I first saw (and heard) Dave Van Ronk on a PBS special (it may have been a Phil Ochs memorial concert) when I was a kid. He was one of my favorite singers (in any genre) and a great interpreter not only of folk and blues but of all manner of popular song, including a fantastic LP of Bertolt Brecht songs. His version of the folk/blues standard ‘Come Back Baby’ is stark and haunting.
Eric Andersen’s ‘Violets of Dawn’ may be familiar to garage fans via the excellent cover by the Daily Flash. Of the many Andersen tunes that were frequently covered, this is by far the most common and is one of the earlier examples of acoustic music mutating into 60’s pop, right alongside the sounds of Bob Dylan.
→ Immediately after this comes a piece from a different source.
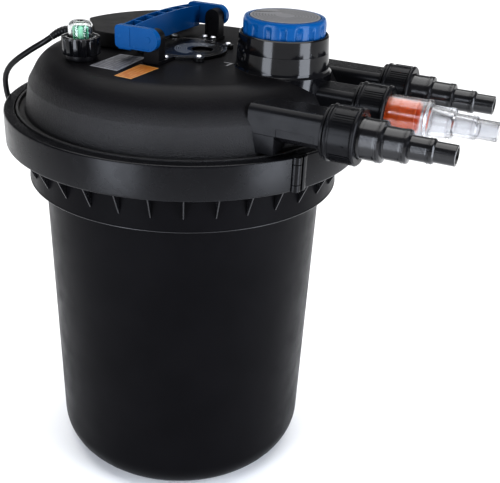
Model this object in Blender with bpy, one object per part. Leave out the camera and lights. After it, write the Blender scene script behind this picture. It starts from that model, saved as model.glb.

John Hammond Jr. was – if you hadn’t already figured it out – the son of the famous John Hammond Sr., discoverer of many a great musician from Billie Holiday to Bruce Springsteen. Hammond Jr. always stuck to the blues side of things, even working early version of what might be described as folk rock. His version of Blind Lemon Jefferson’s ‘See That My Grave Is Kept Clean’ may not be as stark as the original, but it’s still pretty intense.
Emitt Rhodes is really the odd man out in this grouping. Rhodes got his start in the mid-60’s pop group the Palace Guard, moving on to greater fame as the leader of the Merry Go Round, and then on to a few excellent McCartney-esque one-man-band LPs in the early 70’s. ‘Golden Child of God’ is from one of those LPs, and has long been a favorite song of mine.
Things come to a close with another favorite, ‘John Henry Variations’ by John Fahey. I love the gentle way this tune progresses, which reminds me a lot of another big fave, Mississippi John Hurt.
That all said, I hope you dig the sounds, and I promise I’ll be back later in the week with some more fuzz.